> Data lines:
--------------------
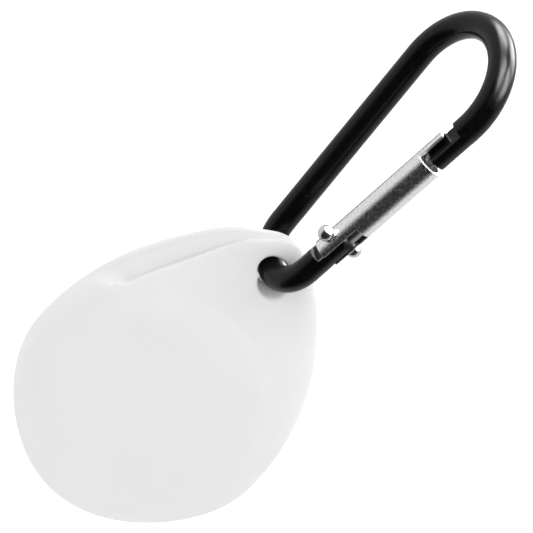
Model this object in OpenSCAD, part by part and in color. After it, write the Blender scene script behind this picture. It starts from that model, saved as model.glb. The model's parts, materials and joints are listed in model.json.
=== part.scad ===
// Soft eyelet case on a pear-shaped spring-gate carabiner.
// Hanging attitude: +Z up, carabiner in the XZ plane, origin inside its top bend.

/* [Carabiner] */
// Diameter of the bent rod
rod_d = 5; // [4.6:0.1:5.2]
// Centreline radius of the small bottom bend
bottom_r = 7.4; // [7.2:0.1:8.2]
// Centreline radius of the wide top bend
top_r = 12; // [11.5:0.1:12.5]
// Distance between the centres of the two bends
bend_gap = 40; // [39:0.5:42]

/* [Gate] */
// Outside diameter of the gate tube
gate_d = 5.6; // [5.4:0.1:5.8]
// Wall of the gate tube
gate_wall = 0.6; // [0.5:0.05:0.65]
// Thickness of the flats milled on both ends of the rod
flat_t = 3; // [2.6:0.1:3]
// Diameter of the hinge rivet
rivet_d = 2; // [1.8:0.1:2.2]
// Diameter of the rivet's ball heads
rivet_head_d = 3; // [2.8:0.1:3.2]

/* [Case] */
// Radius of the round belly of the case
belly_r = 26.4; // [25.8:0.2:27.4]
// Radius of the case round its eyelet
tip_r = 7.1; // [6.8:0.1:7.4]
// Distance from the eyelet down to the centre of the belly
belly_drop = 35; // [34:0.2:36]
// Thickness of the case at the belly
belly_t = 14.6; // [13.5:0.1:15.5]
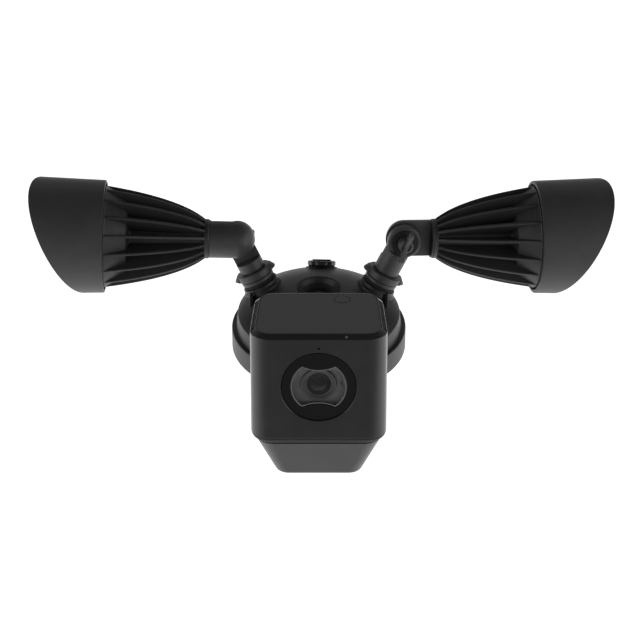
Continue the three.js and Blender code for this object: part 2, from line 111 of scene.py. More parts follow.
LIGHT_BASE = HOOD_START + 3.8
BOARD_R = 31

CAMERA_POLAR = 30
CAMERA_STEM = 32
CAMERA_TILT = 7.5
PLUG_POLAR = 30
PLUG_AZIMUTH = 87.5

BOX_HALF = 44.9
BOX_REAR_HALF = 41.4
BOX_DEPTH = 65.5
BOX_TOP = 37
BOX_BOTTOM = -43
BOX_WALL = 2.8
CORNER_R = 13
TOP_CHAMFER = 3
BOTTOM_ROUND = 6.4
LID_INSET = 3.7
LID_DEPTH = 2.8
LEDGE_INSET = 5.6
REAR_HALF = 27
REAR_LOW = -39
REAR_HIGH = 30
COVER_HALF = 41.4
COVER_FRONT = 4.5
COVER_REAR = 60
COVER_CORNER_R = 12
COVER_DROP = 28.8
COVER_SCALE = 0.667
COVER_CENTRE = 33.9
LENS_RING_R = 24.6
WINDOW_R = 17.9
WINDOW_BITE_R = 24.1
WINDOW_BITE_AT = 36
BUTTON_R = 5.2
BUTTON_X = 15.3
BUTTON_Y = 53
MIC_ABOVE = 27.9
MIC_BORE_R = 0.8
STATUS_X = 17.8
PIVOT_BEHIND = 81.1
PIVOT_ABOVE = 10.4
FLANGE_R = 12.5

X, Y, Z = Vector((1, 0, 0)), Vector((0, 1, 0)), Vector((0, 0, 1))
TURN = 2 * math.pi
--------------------
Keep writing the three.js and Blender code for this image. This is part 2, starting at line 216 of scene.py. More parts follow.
--------------------
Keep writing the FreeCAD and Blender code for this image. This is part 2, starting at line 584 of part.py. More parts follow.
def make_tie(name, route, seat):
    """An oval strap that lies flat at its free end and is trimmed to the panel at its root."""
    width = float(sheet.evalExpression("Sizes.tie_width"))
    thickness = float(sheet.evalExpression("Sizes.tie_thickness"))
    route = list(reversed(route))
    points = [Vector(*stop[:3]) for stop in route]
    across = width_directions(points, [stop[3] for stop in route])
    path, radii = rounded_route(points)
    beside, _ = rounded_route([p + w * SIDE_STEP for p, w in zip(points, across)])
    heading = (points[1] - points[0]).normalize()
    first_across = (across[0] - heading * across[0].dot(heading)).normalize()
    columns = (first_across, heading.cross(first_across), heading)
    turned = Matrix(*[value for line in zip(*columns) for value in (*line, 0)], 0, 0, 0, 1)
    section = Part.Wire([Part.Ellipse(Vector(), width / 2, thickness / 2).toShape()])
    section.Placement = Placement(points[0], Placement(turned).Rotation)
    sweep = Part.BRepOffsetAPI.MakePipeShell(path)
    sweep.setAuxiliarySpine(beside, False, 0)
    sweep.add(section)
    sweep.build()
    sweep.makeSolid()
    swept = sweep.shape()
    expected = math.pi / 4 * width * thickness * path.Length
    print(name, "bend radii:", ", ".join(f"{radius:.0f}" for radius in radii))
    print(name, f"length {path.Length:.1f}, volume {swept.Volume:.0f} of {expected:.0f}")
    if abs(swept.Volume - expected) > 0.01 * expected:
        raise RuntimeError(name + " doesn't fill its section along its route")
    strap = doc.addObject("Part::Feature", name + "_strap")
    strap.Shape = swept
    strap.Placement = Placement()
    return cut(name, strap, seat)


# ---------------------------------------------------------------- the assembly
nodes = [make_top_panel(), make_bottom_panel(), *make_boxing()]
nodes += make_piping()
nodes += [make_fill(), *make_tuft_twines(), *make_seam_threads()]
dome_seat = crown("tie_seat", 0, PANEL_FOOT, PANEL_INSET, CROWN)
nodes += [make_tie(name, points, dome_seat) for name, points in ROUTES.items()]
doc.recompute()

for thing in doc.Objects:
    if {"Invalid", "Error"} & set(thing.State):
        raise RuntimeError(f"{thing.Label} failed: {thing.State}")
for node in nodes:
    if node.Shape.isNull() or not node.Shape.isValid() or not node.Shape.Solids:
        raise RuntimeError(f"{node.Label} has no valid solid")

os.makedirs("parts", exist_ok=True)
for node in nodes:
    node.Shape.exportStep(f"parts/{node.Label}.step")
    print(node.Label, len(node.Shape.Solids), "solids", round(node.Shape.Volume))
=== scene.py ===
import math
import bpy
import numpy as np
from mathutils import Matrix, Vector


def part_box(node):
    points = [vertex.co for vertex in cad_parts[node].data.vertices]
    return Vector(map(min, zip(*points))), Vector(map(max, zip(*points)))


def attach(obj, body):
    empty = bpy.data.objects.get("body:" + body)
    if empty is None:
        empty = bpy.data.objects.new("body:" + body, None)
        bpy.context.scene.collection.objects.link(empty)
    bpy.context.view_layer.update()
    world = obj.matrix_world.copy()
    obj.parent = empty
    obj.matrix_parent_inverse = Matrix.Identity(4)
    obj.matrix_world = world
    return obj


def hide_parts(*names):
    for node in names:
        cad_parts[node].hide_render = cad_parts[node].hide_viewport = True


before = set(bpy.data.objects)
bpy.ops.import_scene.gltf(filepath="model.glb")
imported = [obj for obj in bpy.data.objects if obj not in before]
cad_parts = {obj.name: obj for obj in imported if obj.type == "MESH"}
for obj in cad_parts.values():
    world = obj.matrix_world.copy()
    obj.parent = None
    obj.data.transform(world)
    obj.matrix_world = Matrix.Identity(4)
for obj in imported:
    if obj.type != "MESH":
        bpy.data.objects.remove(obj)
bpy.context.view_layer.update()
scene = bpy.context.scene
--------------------
> Stated exercise:
Give back, word for word, only the lines above from the line holding "Continue the three.js" to the line holding "PLUG_AZIMUTH = 87.5", both included.

> Response below:
Continue the three.js and Blender code for this object: part 2, from line 111 of scene.py. More parts follow.
LIGHT_BASE = HOOD_START + 3.8
BOARD_R = 31

CAMERA_POLAR = 30
CAMERA_STEM = 32
CAMERA_TILT = 7.5
PLUG_POLAR = 30
PLUG_AZIMUTH = 87.5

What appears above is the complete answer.